Warum nur Krankenhäuser?
Warum nicht auch Ärztehasser?
Liebe Arosa,
es begab sich einmal zu der Zeit als die Mehrzahl der Bankbeschäftigten, Polizisten, Bahnbeschäftigten oder Lehrer noch Beamte waren – und bei allem, was man dieser Menschengruppe im Punkto Fleiß und Arbeitsgeschwindigkeit Schlechtes nachsagen konnte, konnte man aber in einem Punkt ziemlich sicher sein: man konnte diesen Menschen vertrauen.
In dieser guten alten Zeit konnte man auch bei der Mehrzahl der Ärzte darauf vertrauen, dass sie nach bestem Wissen und Gewissen im Rahmen ihrer Möglichkeiten - ohne finanzielle Überlegungen und ohne darüber nachzudenken, bei welchem Menschen es sich mehr lohnt, ihn zu behandeln und bei welchem weniger - versuchten ihre Patienten zu heilen.
Im Hinterkopf den Eid des Hippokrates – den ja schon lange kein Arzt mehr leisten muss:
Ich werde ärztliche Verordnungen treffen zum Nutzen der Kranken nach meiner Fähigkeit und meinem Urteil, hüten aber werde ich mich davor, sie zum Schaden und in unrechter Weise anzuwenden. Auch werde ich niemandem ein tödliches Gift geben, auch nicht wenn ich darum gebeten werde, und ich werde auch niemanden dabei beraten.
Die heutige Gesundheitsindustrie war damals noch in staatlicher Hand – damals ging es noch um Gesundheit und noch nicht um Gewinnoptimierung.
Aber wer heute noch daran glaubt, dass er bei der Bank immer in seinem Sinne beraten wird, oder dass es keine Betrüger unter den Polizisten gibt, oder dass kein Bahnschaffner ein Kind, dass er ohne Fahrschein erwischt, in der Walachei aus dem Zug schmeißt und dass es unter den Lehrern nicht etliche gibt, die gehörig einen an der Waffel haben und der vor allen Dingen daran glaubt, dass das, was ein Arzt ihm sagt das ultimativ Richtige ist und das es Gotteslästerung wäre, es zu hinterfragen, ist verraten und verkauft.
Der Unterschied zwischen Krankenhausärzten und niedergelassenen Ärzten ist für mich, dass man bei den niedergelassenen die Chance hat jederzeit den Arzt zu wechseln und die Diagnosen überprüfen zu lassen bzw. im Internet selbst zu überprüfen.
Wenn man ermal im Krankenhaus ist, wird einem kein außenstehender Arzt mehr helfen können und der Wechsel in ein anderes Krankenhaus ist – wenn er überhaupt möglich ist – nicht gerade einfach. Außerdem weiß man auch nicht, ob man vom Regen in die Traufe gerät.
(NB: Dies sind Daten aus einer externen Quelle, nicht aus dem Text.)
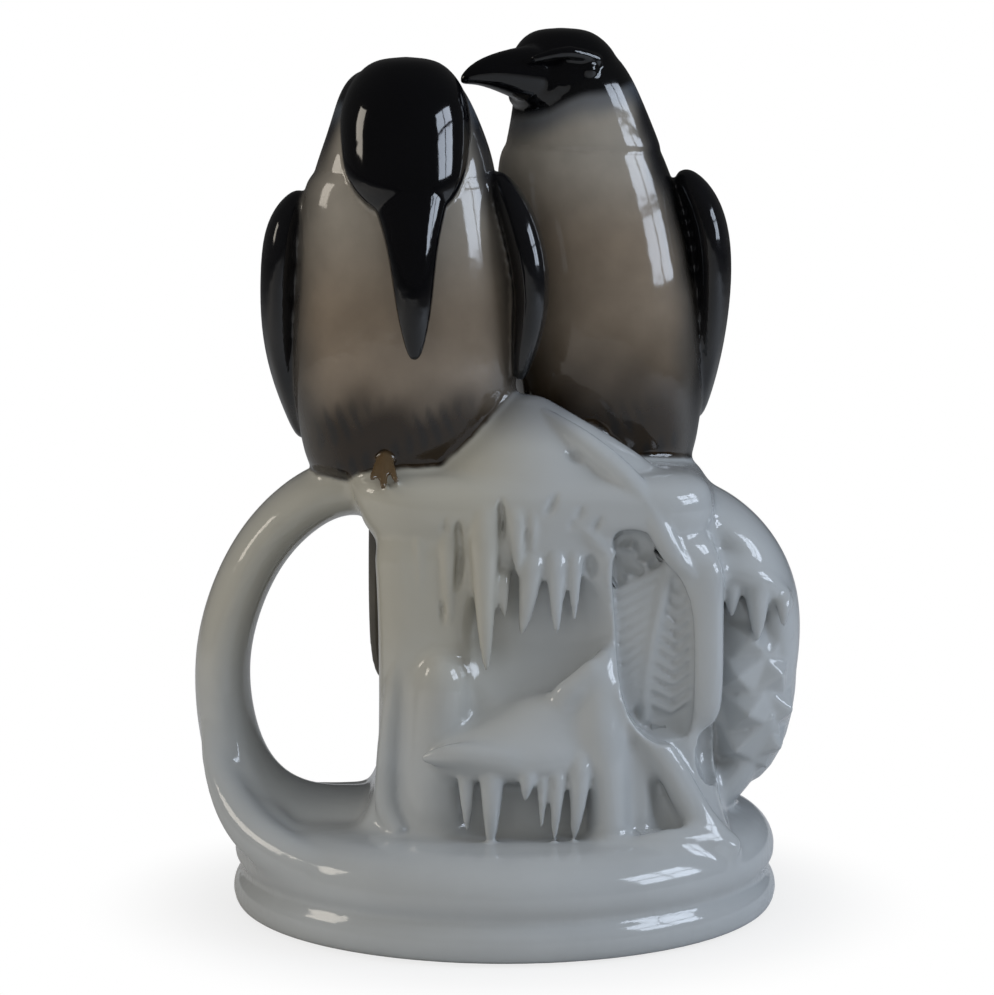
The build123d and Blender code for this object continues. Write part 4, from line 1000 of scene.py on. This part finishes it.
@dataclass(frozen=True)
class Glaze:
    """A clear glossy glaze over underglaze colour held in a colour attribute."""

    name: str
    mottle: float = 0.06
    mottle_scale: float = 90.0
    mottle_detail: float = 4.0
    mottle_span: Row = (0.3, 0.7)
    roughness: float = 0.09
    ripple: float = 0.05
    ripple_scale: float = 260.0
    ripple_detail: float = 1.0
    ripple_height: float = 0.001
    glass_index: float = 1.5

    def material(self) -> bpy.types.Material:
        """Builds the material."""
        material = bpy.data.materials.new(self.name)
        material.use_nodes = True
        material.node_tree.nodes.clear()
        wiring = Wiring(material.node_tree)
        paint = wiring.add("Attribute", {}, attribute_name="underglaze").outputs["Color"]
        place = wiring.add("TexCoord", {}).outputs["Object"]
        clouds = {"Scale": self.mottle_scale, "Detail": self.mottle_detail, "Vector": place}
        cloud = wiring.add("TexNoise", clouds).outputs["Fac"]
        low, high = self.mottle_span
        span = {"From Min": low, "From Max": high, "To Min": 1.0 - self.mottle, "To Max": 1.0 + self.mottle}
        strength = wiring.add("MapRange", {"Value": cloud, **span}).outputs["Result"]
        tone = wiring.add("VectorMath", {0: paint, "Scale": strength}, operation="SCALE").outputs["Vector"]
        ripples = {"Scale": self.ripple_scale, "Detail": self.ripple_detail, "Vector": place}
        orange_peel = wiring.add("TexNoise", ripples).outputs["Fac"]
        relief = {"Strength": self.ripple, "Distance": self.ripple_height, "Height": orange_peel}
        bump = wiring.add("Bump", relief).outputs["Normal"]
        gloss = {"Base Color": tone, "Normal": bump, "Roughness": self.roughness, "IOR": self.glass_index}
        shader = wiring.add("BsdfPrincipled", gloss).outputs["BSDF"]
        wiring.add("OutputMaterial", {"Surface": shader})
        return material


@dataclass
class Kiln:
    """Presses the clay together, softens and paints it, and parts it into castings again."""

    unit: float
    body_voxel: float = 0.9
    body_softness: float = 17.0
    voxel: float = 0.6
    softness: float = 0.8
    sample_voxel: float = 1.1
    quick_voxels: Row = (1.0, 1.2, 1.4)
    brush_rounds: int = 9
    brush_spread: float = 0.6
    brush_contrast: int = 3
    seam_spread: float = 0.5
    smoothing: float = 0.5
    lip: float = 0.9
    sink_share: float = 0.6
    sink_limit: float = 12.0
    seam_rounds: int = 8
    island_area: float = 45.0
    island_rounds: int = 80
    soft_castings: Sequence[str] = (
        "plinth", "ice_rock", "ice_cap", "snow_ridge", "ice_arch", "grotto_arch", "snow_drift", "snow_mound",
        "frost_pillar", "left_penguin_body", "right_penguin_body",
    )

    def fire(
        self, bench: Workbench, decorator: Decorator, glazes: dict[str, Glaze]
    ) -> list[bpy.types.Object]:
        """Turns the clay forms into one finished piece for each casting.

        Args:
            bench: holds the clay forms and the tools to press out of them.
            decorator: paints them.
            glazes: the glaze of each casting.
        Returns:
            The finished pieces, each named after its casting.
        """
        forms = bench.forms
        tree, owners = self._samples(forms)
        soft = [form.piece for form in forms if form.casting in self.soft_castings and not form.late]
        fine = [form.piece for form in forms if form.casting not in self.soft_castings or form.late]
        mass = self._press(soft, self.body_voxel, self.body_softness)
        tool = self._press(bench.cutters, self.voxel, self.softness)
        bench.carve(mass, tool)
        figure = self._press([mass, *fine], self.voxel, self.softness)
        castings = sorted({form.casting for form in forms})
        owner = self._nearest(figure, tree, owners)
        labels = np.array([castings.index(form.casting) for form in forms])[owner]
        brushes = np.eye(len(Paint))[np.array([form.paint.value for form in forms])[owner]]
        self._paint(figure, brushes, decorator)
        self._mark(figure, labels, castings)
        return self._part(figure, castings, glazes)

    def _samples(self, forms: Sequence[Form]) -> tuple[KDTree, np.ndarray]:
        """Points all over each form, to tell later which form a place came from."""
        points, owners = [], []
        for index, form in enumerate(forms):
            copy = form.piece.copy()
            copy.data = form.piece.data.copy()
            bpy.context.collection.objects.link(copy)
            self._remesh(copy, self.sample_voxel)
            points.append(read(copy.data.vertices, "co", 3))
            owners.append(np.full(len(points[-1]), index))
            bpy.data.objects.remove(copy)
        points = np.concatenate(points)
        tree = KDTree(len(points))
        for index, point in enumerate(points):
            tree.insert(point, index)
        tree.balance()
        return tree, np.concatenate(owners)

    def _remesh(self, piece: bpy.types.Object, voxel: float) -> None:
        """Rebuilds a piece's skin on a grid of that pitch in millimetres."""
        activate(piece)
        modify(piece, "REMESH", mode="VOXEL", voxel_size=voxel * self.unit)

    def _press(self, pieces: Sequence[bpy.types.Object], voxel: float, softness: float) -> bpy.types.Object:
        """Joins pieces into one skin and softens its creases, by softness in square millimetres."""
        activate(*pieces)
        bpy.ops.object.join()
        figure = bpy.context.object
        self._remesh(figure, voxel)
        modify(figure, "SMOOTH", factor=self.smoothing, iterations=max(1, round(softness / voxel**2)))
        return figure

    def _nearest(self, figure: bpy.types.Object, tree: KDTree, owners: np.ndarray) -> np.ndarray:
        """The form that each vertex of the figure came from."""
        return owners[[tree.find(vertex.co)[1] for vertex in figure.data.vertices]]

    @staticmethod
    def _edges(figure: bpy.types.Object) -> tuple[np.ndarray, np.ndarray]:
        """Both ends of every edge."""
        first, second = read(figure.data.edges, "vertices", 2, np.int64).T
        return first, second

    def _neighbours(self, figure: bpy.types.Object, field: np.ndarray) -> np.ndarray:
        """The mean of a field over each vertex's neighbours."""
        first, second = self._edges(figure)
        count = len(field)
        degree = np.bincount(first, minlength=count) + np.bincount(second, minlength=count)
        total = np.empty_like(field)
        for column in range(field.shape[1]):
            total[:, column] = np.bincount(first, field[second, column], count) + np.bincount(
                second, field[first, column], count
            )
        return total / np.maximum(degree, 1)[:, None]

    def _settle(self, figure: bpy.types.Object, votes: np.ndarray) -> None:
        """Gives small islands of a casting that has a larger part elsewhere to the casting around them.

        Args:
            figure: the whole pressed figure.
            votes: the weight of every casting at every vertex; rows on small islands are rewritten.
        """
        labels = votes.argmax(axis=1)
        first, second = self._edges(figure)
        first, second = np.concatenate((first, second)), np.concatenate((second, first))
        same = labels[first] == labels[second]
        root = np.arange(len(labels))
        for _ in range(self.island_rounds):
            lowest = root.copy()
            np.minimum.at(lowest, first[same], root[second[same]])
            lowest = lowest[lowest]
            if (lowest == root).all():
                break
            root = lowest
        size = np.bincount(root, minlength=len(labels))[root]
        largest = np.zeros(votes.shape[1], dtype=np.int64)
        np.maximum.at(largest, labels, size)
        pending = (size < self.island_area / self.voxel**2) & (size < largest[labels])
        for _ in range(self.island_rounds):
            ready = pending[first] & ~pending[second]
            if not ready.any():
                break
            votes[first[ready]] = votes[second[ready]]
            pending[first[ready]] = False

    def _paint(self, figure: bpy.types.Object, brushes: np.ndarray, decorator: Decorator) -> None:
        """Softens the brushes' borders and stores the colour of each vertex, and its normal."""
        for _ in range(self.brush_rounds):
            brushes = (1 - self.brush_spread) * brushes + self.brush_spread * self._neighbours(figure, brushes)
        brushes = brushes**self.brush_contrast
        brushes /= brushes.sum(axis=1, keepdims=True)
        mesh = figure.data
        colours = np.ones((len(mesh.vertices), 4))
        colours[:, :3] = decorator.colours(read(mesh.vertices, "co", 3) / self.unit, brushes)
        layer = mesh.color_attributes.new("underglaze", "FLOAT_COLOR", "POINT")
        layer.data.foreach_set("color", colours.ravel())
        kept = mesh.attributes.new("glaze_normal", "FLOAT_VECTOR", "POINT")
        kept.data.foreach_set("vector", read(mesh.vertices, "normal", 3).ravel())

    def _mark(self, figure: bpy.types.Object, labels: np.ndarray, castings: Sequence[str]) -> None:
        """Gives every face the material number of its casting, after a vote that evens out the seams."""
        votes = np.eye(len(castings))[labels]
        for _ in range(self.seam_rounds):
            votes = (1 - self.seam_spread) * votes + self.seam_spread * self._neighbours(figure, votes)
        self._settle(figure, votes)
        mesh = figure.data
        corners = read(mesh.loops, "vertex_index", kind=np.int64)
        starts = read(mesh.polygons, "loop_start", kind=np.int64)
        winner = np.add.reduceat(votes[corners], starts, axis=0).argmax(axis=1)
        mesh.materials.clear()
        for casting in castings:
            mesh.materials.append(bpy.data.materials.new(f"mark_{casting}"))
        mesh.polygons.foreach_set("material_index", winner)

    def _part(
        self, figure: bpy.types.Object, castings: Sequence[str], glazes: dict[str, Glaze]
    ) -> list[bpy.types.Object]:
        """Parts the figure at its seams and closes every piece behind its seam."""
        activate(figure)
        bpy.ops.object.mode_set(mode="EDIT")
        bpy.ops.mesh.separate(type="MATERIAL")
        bpy.ops.object.mode_set(mode="OBJECT")
        finished = []
        made = {}
        for piece in list(bpy.context.selected_objects):
            casting = piece.data.materials[piece.data.polygons[0].material_index].name.removeprefix("mark_")
            glaze = glazes[casting]
            if glaze.name not in made:
                made[glaze.name] = glaze.material()
            piece.name = piece.data.name = f"{casting}_glazed"
            piece.data.materials.clear()
            piece.data.materials.append(made[glaze.name])
            self._close(piece)
            finished.append(piece)
            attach(piece, "root")
            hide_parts(casting)
        return finished

    def _close(self, piece: bpy.types.Object) -> None:
        """Turns each open seam inwards, closes it with a sunk cone and keeps the whole figure's normals."""
        mesh = piece.data
        count = len(mesh.vertices)
        normals = read(mesh.attributes["glaze_normal"].data, "vector", 3)
        activate(piece)
        bpy.ops.object.mode_set(mode="EDIT")
        bpy.ops.mesh.select_mode(type="EDGE")
        bpy.ops.mesh.select_all(action="DESELECT")
        bpy.ops.mesh.select_non_manifold()
        bpy.ops.mesh.extrude_edges_move()
        bpy.ops.object.mode_set(mode="OBJECT")
        places = read(mesh.vertices, "co", 3, np.float32)
        home = {places[index].tobytes(): index for index in range(count)}
        inward = np.array([-normals[home[place.tobytes()]] for place in places[count:]]).reshape(-1, 3)
        places[count:] += inward * self.lip * self.unit
        mesh.vertices.foreach_set("co", places.ravel())
        bpy.ops.object.mode_set(mode="EDIT")
        bpy.ops.mesh.extrude_edges_move()
        bpy.ops.mesh.merge(type="COLLAPSE")
        bpy.ops.object.mode_set(mode="OBJECT")
        self._sink(mesh, count, inward)
        bpy.ops.object.shade_smooth()
        fresh = read(mesh.vertices, "normal", 3)
        fresh[:count] = normals
        mesh.normals_split_custom_set_from_vertices(fresh.tolist())
        mesh.attributes.remove(mesh.attributes["glaze_normal"])

    def _sink(self, mesh: bpy.types.Mesh, count: int, inward: np.ndarray) -> None:
        """Moves the tip of each closing cone deeper into the figure.

        Args:
            mesh: the piece's mesh.
            count: how many vertices the skin has; those of the lip follow, and the tips come last.
            inward: the inward direction of each vertex of the lip.
        """
        places = read(mesh.vertices, "co", 3, np.float32)
        first_tip = count + len(inward)
        pairs = np.sort(read(mesh.edges, "vertices", 2, np.int64), axis=1)
        for tip in range(first_tip, len(places)):
            ring = pairs[pairs[:, 1] == tip, 0]
            ring = ring[(ring >= count) & (ring < first_tip)]
            if len(ring) == 0:
                continue
            spread = np.linalg.norm(places[ring] - places[tip], axis=1).mean()
            depth = min(self.sink_share * spread, self.sink_limit * self.unit)
            places[tip] += inward[ring - count].mean(axis=0) * depth
        mesh.vertices.foreach_set("co", places.ravel())


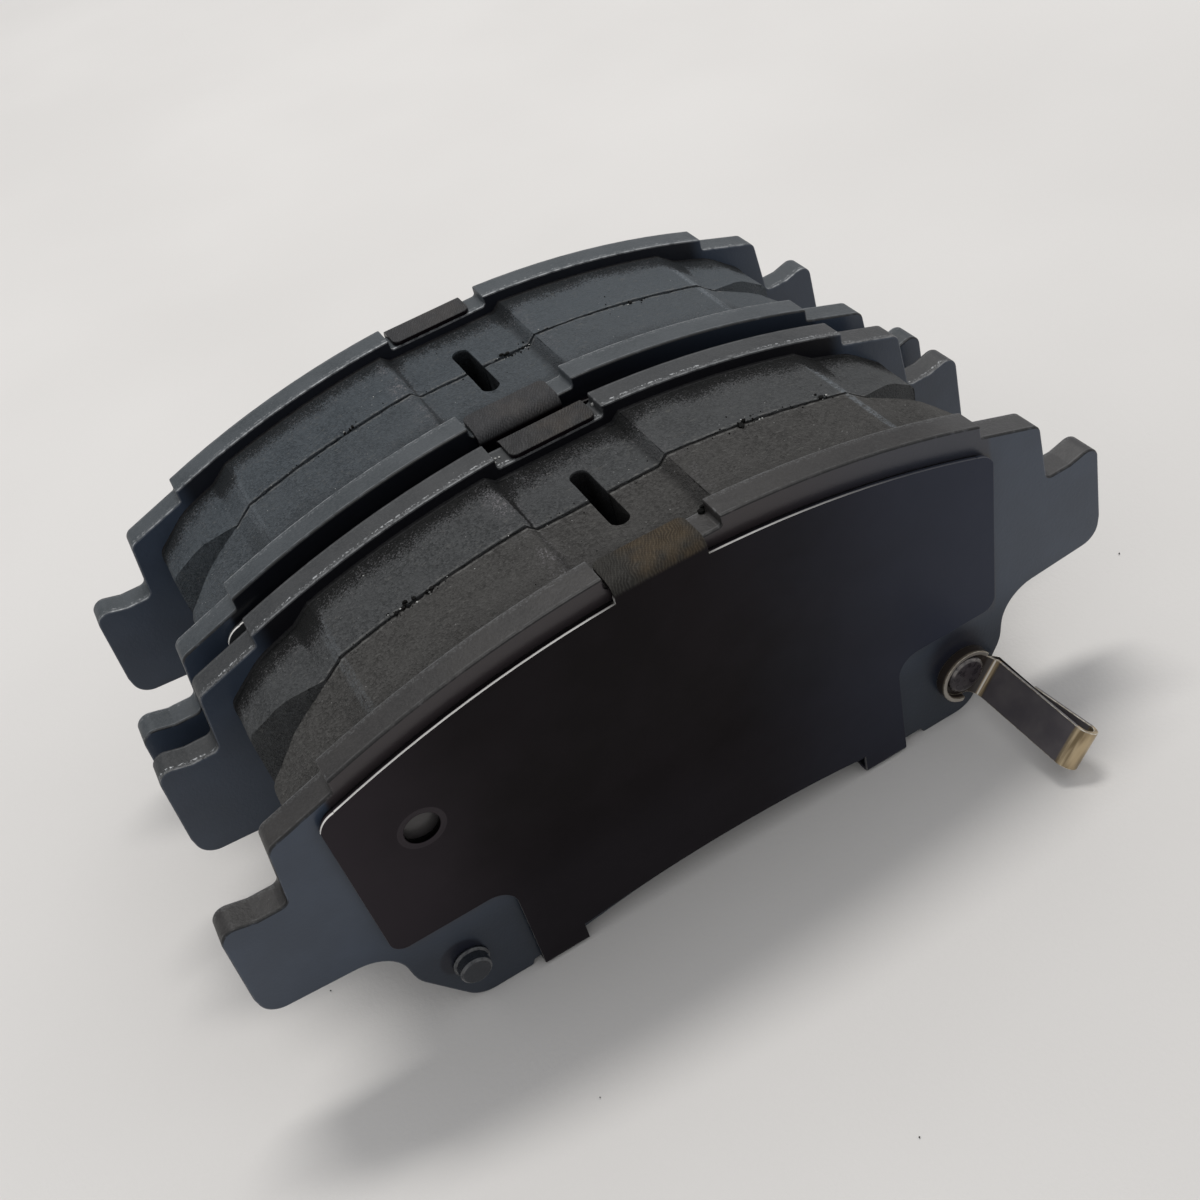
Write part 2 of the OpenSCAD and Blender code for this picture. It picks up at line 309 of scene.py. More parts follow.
# Paint of the flat faces: lighter and bluer than the edges' paint, partly the faces' own coating and partly
# painted light, standing in for the floor's light and the sheen on them.
FACE_PAINT_AND_SHEEN = (0.040, 0.054, 0.080)
BARE_STEEL_AND_GLINT = (0.40, 0.41, 0.42)
DARK_PATCH = (0.008, 0.009, 0.016)
HOLE_FLOOR = (0.045, 0.042, 0.042)
FRICTION = (0.038, 0.036, 0.033)
FRICTION_IN_BLUE_LIGHT = (0.041, 0.053, 0.064)
FIBRE = (0.12, 0.118, 0.11)
SPECK = (0.34, 0.34, 0.33)
CREASE_FROST = (0.17, 0.162, 0.17)
STEP_HIGHLIGHT = (0.18, 0.20, 0.22)
LIP_DUST = (0.17, 0.168, 0.16)
MIST_FLECK = (0.15, 0.145, 0.15)
SHIM_REFLECTION_LEFT = (0.023, 0.018, 0.022)
SHIM_REFLECTION_LOW = (0.014, 0.012, 0.015)
SHIM_REFLECTION_RIGHT = (0.033, 0.038, 0.056)
SHIM_RING = (0.045, 0.038, 0.042)
SHEARED_EDGE_GLINT = (0.80, 0.78, 0.75)

# Places, in millimetres. Heights are above the floor and depths are from a plate's outer face.
ARCH_RADIUS = 160
SHEAR_DEPTH = 4.0
OUTER_RIM = (0.46, 0.56)
INNER_RIM = (4.58, 4.74)
SHIM_END = 54
SHIM_SIDE_LEVEL = (43, 47)
STRIP_UNDER_ARCH = (-5.5, -4.2)
BLOCK_START = 5.8
BLOCK_DEPTH = 14
CREASE_X = 10.7
END_STEP = (43.1, 44.0)
END_HOLLOW = (43.6, 46.4)
SLOT_HALF_WIDTH = 1.62
SLOT_TOP = 63.0
TAB_HALF_WIDTH = 7.4
TAB_DROP = 4.2
TAB_FOOT = 60
RIDGE_PITCH = 0.44
HOLE_OFF_CENTRE = 43.3
HOLE_HEIGHT = 43
HOLE_WALL = 2.9
EYELET_WALL = 1.6
EYELET_TOP = 1.97
LEG_END = 20.3


def local_depth(s, pad):
    """Distance from the plate's outer face towards the friction block, in millimetres."""
    y0, facing = plate_back(pad)
    return s.times(s.minus(s.y, y0), facing)


def outward(s, pad):
    """Distance out from the plate's outer face, away from the friction block, in millimetres."""
    return s.times(local_depth(s, pad), -1)


def radius_from_arch(s, pad):
    """How far a point lies outside the plate's arched top edge, in millimetres (negative inside)."""
    top = mm_box(pad + "_plate")[1].z
    return s.minus(s.length(s.x, s.minus(s.z, top - ARCH_RADIUS)), ARCH_RADIUS)


def dark_patch_above(s, node, lift, inner, outer):
    """Dark patch on the plate above a rivet or stud, used as the stud's painted shadow: full within inner mm
    of its middle, gone at outer mm.
    """
    lo, hi = mm_box(node)
    across = s.minus(s.x, (lo.x + hi.x) / 2 - 1.0)
    rise = s.minus(s.z, (lo.z + hi.z) / 2 + lift)
    return s.times(s.fall(s.length(across, rise), inner, outer), 0.92)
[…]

Besonders hier in der Region Hannover gehören ca. 90 % der Krankenhäuser in irgendeiner Form zusammen – und wenn die elektronische Krankenakte mit den falschen Diagnosen und dem Bericht über den „psychiatrisch auffälligen“ Angehörigen schon vor dem Patienten im anderen Krankenhaus ankommen, wird sich dort auch nicht viel ändern.
Den Begriff Ärztehasser gab es bereits, als ich wegen der Behandlung meiner Mutter angefangen habe, den Ärzten zu misstrauen: Es gab das Ärztehasserbuch von Werner Bartens. Das war das erste Buch, was ich zu diesem Thema gelesen habe und es hat mich zu meinem Namen inspiriert.
Dazu kommt, dass ich bei meinen Eltern das Glück hatte, einen Hausarzt zu haben, der wohl selbst noch an den Eid glaubt. Der hat Hausbesuche gemacht und ich hatte meine Liste mit Fragen und Vorschlägen. Er hat sich das angehört, hat gesagt das machen wir so und wenn etwas nicht gemacht werden sollte, hat er verständlich erklärt, warum nicht. Ohne diesen Arzt wären meine Eltern Monate früher und viel elendiger gestorben.
Aber die Hausärzte haben wirklich finanzielle Grenzen, weil sie von den Krankenkassen gedeckelt werden. Ich wollte z. B. für meinen Vater ein Rezept für Ergo- und Physiotherapie haben. Das konnte der Hausarzt nicht machen, weil er in dem Quartal schon zu viel verschrieben hatte und es wirklich aus eigener Tasche bezahlen müsste. Er schrieb eine Überweisung zur Neurologin und so hat es dann geklappt.
Und das alles wird immer schlimmer werden – besorg Dir mal ein Buch von Renate Hartwig.